## Stated problem
Wherever "this" appears in a line, copy that line.

[Stored dataset items]
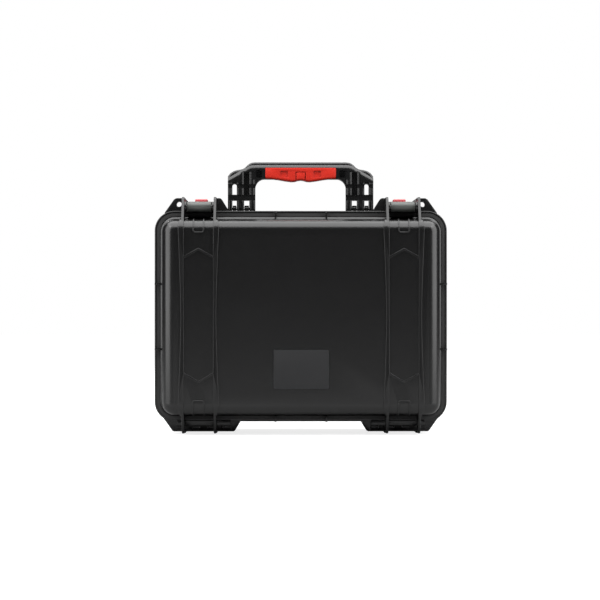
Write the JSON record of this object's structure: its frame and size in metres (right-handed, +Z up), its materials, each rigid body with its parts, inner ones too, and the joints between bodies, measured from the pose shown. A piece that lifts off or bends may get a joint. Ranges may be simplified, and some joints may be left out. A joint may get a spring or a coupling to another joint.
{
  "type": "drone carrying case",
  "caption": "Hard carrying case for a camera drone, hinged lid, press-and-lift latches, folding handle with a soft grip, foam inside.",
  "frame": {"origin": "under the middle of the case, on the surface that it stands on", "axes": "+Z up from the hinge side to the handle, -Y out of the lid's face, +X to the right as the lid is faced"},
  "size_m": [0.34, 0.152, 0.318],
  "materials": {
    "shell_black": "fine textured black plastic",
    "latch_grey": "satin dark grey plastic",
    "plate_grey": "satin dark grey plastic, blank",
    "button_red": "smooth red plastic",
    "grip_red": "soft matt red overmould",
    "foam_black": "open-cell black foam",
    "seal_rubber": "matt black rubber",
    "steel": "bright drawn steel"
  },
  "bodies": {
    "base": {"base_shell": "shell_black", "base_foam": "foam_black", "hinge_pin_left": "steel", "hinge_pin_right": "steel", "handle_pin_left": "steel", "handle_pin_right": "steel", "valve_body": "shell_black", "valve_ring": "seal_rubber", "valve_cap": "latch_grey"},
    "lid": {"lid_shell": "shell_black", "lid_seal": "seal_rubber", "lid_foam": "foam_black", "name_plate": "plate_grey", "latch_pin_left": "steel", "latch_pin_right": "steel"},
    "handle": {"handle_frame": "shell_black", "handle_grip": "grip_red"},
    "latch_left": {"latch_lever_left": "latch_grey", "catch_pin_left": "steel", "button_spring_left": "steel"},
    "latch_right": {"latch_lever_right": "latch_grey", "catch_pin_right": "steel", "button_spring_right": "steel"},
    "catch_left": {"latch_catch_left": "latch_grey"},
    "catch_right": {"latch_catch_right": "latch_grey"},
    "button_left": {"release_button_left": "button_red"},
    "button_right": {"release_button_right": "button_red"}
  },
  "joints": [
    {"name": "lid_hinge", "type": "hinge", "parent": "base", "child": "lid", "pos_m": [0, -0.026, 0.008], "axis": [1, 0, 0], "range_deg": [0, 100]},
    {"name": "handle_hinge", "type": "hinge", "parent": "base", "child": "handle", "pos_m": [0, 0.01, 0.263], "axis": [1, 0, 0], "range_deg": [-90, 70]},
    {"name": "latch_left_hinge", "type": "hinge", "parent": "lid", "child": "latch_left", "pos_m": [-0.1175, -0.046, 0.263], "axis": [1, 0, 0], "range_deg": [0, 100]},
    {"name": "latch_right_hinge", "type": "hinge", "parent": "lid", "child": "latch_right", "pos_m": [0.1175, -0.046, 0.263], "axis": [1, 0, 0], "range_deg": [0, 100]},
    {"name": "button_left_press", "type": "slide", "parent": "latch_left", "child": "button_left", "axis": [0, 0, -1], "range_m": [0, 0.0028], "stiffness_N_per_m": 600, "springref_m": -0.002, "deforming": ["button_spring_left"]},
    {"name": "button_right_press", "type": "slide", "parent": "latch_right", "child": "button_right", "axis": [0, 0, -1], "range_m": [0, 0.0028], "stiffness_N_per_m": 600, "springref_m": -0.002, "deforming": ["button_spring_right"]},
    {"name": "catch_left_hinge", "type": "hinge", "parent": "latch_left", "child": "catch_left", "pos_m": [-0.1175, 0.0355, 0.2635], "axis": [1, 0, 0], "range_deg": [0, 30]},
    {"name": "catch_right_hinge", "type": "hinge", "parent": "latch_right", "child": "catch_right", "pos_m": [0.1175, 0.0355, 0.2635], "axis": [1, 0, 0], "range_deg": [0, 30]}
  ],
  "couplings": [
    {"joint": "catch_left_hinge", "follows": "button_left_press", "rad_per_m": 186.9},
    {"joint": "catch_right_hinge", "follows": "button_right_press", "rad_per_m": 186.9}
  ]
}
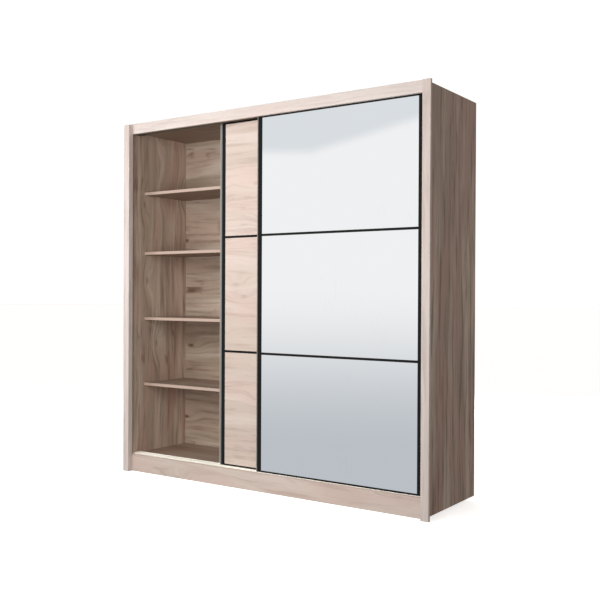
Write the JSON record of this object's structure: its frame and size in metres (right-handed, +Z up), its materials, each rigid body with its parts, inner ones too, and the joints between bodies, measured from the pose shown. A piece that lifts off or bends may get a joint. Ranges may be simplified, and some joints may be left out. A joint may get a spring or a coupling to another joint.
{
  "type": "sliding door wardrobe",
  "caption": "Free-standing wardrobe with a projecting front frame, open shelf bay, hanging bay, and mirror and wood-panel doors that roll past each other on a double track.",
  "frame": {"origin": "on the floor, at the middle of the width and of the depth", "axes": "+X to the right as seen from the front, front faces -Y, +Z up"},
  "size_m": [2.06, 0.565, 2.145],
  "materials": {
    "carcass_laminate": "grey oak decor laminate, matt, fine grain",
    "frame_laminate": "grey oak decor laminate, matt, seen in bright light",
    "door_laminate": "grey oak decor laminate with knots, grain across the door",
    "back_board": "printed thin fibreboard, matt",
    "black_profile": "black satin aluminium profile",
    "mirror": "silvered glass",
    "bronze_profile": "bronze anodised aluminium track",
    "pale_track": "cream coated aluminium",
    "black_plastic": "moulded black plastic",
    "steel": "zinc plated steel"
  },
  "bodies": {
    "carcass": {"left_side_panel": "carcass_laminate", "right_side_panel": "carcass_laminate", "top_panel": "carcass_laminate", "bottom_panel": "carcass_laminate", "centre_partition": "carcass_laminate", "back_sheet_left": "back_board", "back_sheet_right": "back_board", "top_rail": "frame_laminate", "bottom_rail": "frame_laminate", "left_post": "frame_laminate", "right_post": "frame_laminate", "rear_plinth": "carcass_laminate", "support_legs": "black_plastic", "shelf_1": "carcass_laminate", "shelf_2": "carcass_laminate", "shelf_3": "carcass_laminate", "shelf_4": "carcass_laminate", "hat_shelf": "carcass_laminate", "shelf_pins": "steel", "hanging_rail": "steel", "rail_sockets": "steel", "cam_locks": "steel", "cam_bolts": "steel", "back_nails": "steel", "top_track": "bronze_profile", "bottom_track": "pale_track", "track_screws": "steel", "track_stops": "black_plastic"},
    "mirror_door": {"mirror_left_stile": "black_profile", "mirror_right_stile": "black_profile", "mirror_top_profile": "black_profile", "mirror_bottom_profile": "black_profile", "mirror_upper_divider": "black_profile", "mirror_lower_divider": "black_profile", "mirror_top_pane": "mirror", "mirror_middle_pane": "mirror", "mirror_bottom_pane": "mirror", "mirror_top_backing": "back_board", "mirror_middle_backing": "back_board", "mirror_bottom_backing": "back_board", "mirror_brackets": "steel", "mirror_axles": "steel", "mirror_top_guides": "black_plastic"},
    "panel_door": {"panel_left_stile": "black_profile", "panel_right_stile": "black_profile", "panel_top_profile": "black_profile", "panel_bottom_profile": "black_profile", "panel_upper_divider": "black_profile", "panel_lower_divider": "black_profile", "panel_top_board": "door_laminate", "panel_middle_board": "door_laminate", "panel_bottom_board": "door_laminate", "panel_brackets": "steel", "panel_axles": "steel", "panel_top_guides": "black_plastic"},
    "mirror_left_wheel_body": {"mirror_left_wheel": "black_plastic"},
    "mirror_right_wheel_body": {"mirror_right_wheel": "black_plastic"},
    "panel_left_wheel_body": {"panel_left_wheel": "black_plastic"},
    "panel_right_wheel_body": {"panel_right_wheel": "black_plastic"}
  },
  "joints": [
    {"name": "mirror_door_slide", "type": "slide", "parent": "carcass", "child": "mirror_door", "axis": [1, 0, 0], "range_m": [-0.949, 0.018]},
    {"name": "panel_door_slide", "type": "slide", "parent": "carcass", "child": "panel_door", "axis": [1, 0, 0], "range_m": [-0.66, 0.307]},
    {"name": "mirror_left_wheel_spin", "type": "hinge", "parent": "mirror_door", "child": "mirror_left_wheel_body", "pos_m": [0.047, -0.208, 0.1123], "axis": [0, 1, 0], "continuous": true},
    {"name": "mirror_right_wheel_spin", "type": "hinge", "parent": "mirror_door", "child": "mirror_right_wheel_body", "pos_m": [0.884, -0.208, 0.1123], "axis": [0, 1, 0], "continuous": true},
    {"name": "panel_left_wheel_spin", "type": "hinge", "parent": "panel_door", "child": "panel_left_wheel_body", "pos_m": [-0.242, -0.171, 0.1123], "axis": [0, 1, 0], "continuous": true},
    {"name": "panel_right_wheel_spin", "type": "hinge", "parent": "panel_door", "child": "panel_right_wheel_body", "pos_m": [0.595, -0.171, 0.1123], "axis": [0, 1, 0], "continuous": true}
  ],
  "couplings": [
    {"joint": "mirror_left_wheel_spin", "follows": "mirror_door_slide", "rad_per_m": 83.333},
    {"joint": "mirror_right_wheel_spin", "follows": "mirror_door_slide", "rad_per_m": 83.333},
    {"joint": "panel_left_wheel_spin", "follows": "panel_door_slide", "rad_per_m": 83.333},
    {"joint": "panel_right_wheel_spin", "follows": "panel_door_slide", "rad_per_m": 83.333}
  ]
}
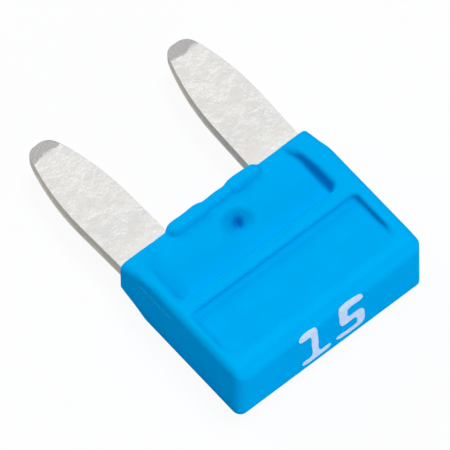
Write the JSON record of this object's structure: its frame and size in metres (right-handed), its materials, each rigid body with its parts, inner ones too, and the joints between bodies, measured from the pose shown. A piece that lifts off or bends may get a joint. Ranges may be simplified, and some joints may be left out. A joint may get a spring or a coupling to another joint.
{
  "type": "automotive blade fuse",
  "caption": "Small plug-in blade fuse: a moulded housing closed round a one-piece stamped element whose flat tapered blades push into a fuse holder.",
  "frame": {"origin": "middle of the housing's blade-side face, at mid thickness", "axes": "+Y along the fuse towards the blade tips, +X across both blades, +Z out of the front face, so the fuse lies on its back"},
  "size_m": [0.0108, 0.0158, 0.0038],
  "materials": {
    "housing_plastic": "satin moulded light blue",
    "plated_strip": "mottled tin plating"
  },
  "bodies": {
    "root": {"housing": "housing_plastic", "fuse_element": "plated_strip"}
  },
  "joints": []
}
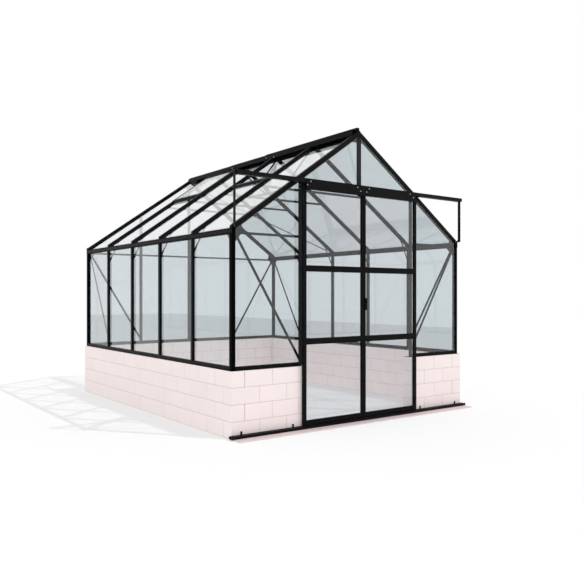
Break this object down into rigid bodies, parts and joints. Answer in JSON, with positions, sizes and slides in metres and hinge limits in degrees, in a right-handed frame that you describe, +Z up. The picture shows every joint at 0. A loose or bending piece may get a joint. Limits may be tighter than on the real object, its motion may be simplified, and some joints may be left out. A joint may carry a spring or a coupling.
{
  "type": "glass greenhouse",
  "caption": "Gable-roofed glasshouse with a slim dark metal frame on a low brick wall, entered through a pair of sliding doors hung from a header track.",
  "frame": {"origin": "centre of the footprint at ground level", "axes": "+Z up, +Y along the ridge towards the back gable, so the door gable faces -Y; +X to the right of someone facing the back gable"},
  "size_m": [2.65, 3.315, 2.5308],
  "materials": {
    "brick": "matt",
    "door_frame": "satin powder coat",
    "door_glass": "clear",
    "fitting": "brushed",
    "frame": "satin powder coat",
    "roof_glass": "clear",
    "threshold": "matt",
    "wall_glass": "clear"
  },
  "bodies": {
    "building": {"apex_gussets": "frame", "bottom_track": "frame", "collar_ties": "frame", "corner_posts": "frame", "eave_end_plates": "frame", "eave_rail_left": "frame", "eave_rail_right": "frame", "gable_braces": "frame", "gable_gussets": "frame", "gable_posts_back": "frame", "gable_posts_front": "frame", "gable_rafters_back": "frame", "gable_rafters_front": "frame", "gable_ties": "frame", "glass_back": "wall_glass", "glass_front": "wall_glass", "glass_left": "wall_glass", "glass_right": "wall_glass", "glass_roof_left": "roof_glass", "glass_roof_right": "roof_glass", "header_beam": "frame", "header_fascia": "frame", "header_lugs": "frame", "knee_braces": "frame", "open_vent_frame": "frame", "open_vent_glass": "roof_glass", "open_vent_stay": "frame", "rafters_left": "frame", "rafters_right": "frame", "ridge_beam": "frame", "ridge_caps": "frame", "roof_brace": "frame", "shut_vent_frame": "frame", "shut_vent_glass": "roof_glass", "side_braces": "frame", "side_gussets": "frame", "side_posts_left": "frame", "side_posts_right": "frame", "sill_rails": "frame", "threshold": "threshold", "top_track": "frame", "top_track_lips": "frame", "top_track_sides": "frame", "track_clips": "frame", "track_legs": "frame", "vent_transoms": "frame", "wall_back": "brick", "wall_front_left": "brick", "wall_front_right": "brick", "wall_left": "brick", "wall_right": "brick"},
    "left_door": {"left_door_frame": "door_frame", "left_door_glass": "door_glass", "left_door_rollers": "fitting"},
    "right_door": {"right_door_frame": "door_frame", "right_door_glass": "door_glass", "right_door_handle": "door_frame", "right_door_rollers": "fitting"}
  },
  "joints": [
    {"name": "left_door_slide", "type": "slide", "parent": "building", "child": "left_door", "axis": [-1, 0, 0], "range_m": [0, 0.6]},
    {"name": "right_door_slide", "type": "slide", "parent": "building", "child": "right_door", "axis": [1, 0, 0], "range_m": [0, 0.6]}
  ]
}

## Written answer
Write the JSON record of this object's structure: its frame and size in metres (right-handed, +Z up), its materials, each rigid body with its parts, inner ones too, and the joints between bodies, measured from the pose shown. A piece that lifts off or bends may get a joint. Ranges may be simplified, and some joints may be left out. A joint may get a spring or a coupling to another joint.
Write the JSON record of this object's structure: its frame and size in metres (right-handed, +Z up), its materials, each rigid body with its parts, inner ones too, and the joints between bodies, measured from the pose shown. A piece that lifts off or bends may get a joint. Ranges may be simplified, and some joints may be left out. A joint may get a spring or a coupling to another joint.
Write the JSON record of this object's structure: its frame and size in metres (right-handed), its materials, each rigid body with its parts, inner ones too, and the joints between bodies, measured from the pose shown. A piece that lifts off or bends may get a joint. Ranges may be simplified, and some joints may be left out. A joint may get a spring or a coupling to another joint.
Break this object down into rigid bodies, parts and joints. Answer in JSON, with positions, sizes and slides in metres and hinge limits in degrees, in a right-handed frame that you describe, +Z up. The picture shows every joint at 0. A loose or bending piece may get a joint. Limits may be tighter than on the real object, its motion may be simplified, and some joints may be left out. A joint may carry a spring or a coupling.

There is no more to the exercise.